Leading German experts are now seeing signs of an economic slump in Europe's power house. They're quite critical of Berlin's current policies - to the delight of Italy and France, opines DW's Andreas Becker.

https://p.dw.com/p/1DTIf
Euro banknotes with a padlock
Image: picture alliance/dpa

The economic prospects for Europe's largest economy have become far worse than they used to be some months ago. Germany's leading economic think tanks have joined others in revising their annual growth forecasts for the country, lowering their prediction to just 1.3 percent of growth this year and 1.2 percent in 2015.

That's only the latest bit in a string of bad news of late, with German exports having taken a tumble, and so have industrial orders and output. The figures show a dip to levels not seen since the peak of the global financial crisis in 2009. Particulary affected has been the the country's machine tools and equipment sector.

Simultaneously, the International Monetary Fund (IMF) has warned of a new global crisis and also lowered its growth forecasts for the world and Germany.

Barometers gauging confidence levels among executives, analysts and private households have also been pointing downwards for months on end.

So far, the German government has always reacted to weaker economic trends by urging fellow Europeans to tighten their belts even more and to speed up their reform policies. What German Chancellor Angela Merkel and Finance Minister Wolfgang Schäuble have been trying to say to countries such as France and Italy has been: Follow the German example and eveything will end well!

But now it appears that Germany's export-oriented economy can no longer expand, while fellow European nations are in a bad state economically. After all, these nations buy around two thirds of overall German exports.

DW's Andreas Becker
DW's Andreas Becker claims being too thrifty can backfireImage: DW/Matthias Müller

There are serious concerns over other key markets, too, for instance China or Brazil, but there's little Germany can do about it. Things look different with the crisis in Europe. Only, Germany doesn't seem to want a policy change.

Saving money seen as a cure-all

The German Chancellor has particularly been in favor of what might look like more suitable tools in support of other nations. Merkel's been against risk-sharing eurobonds, just as she's been against a joint bank deposit guarantee scheme with regard to a full-fledged banking union.

She's also rejected French and Italian calls for a less rigid austerity drive and proposals by pundits to invest much more in Germany.

But larger investments in infrastructure and education are badly need here. In the early 1990s, public and private investments combined accounted for almost a quarter of the country's economic output.
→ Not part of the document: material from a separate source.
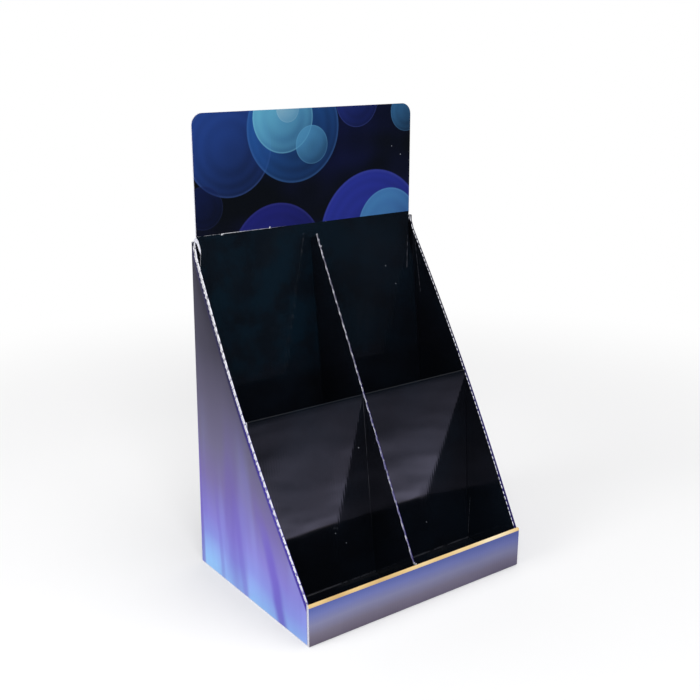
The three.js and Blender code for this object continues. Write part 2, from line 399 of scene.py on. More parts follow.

That share, meanwhile, has dropped to 17 percent, far less than the average in OECD member countries.

Germany is living on past investments; and that doesn't bode well for the future, with Chinese companies now building what they used to buy from Germany, including machinery and equipment.

Balanced budget or Europe

But Finance Minister Wolfgang Schäuble is sticking to his favorite project: coming up with a balanced budget as his way in encouraging neighbors to emulate the Germans.

In their Autumn Outlook, experts from Germany's leading economic institutes don't mince their words when calling the balanced budget "a prestigious object," which "is currently not appropriate for economic reasons." French President Francois Hollande must have applauded when hearing this.

Schäuble, for his part, thinks it would be foolish to change course. Yes, fresh borrowing should not be agreed to lightheartedly. But it would be equally wrong to ignore the current signs of a new crisis and carry on, regardless.

There's good reason to depart from the dogma of austerity, following years of economic stagnation, which has produced 26 million jobless people in the European Union, weakened social systems and strengthened nationalist parties across the Continent.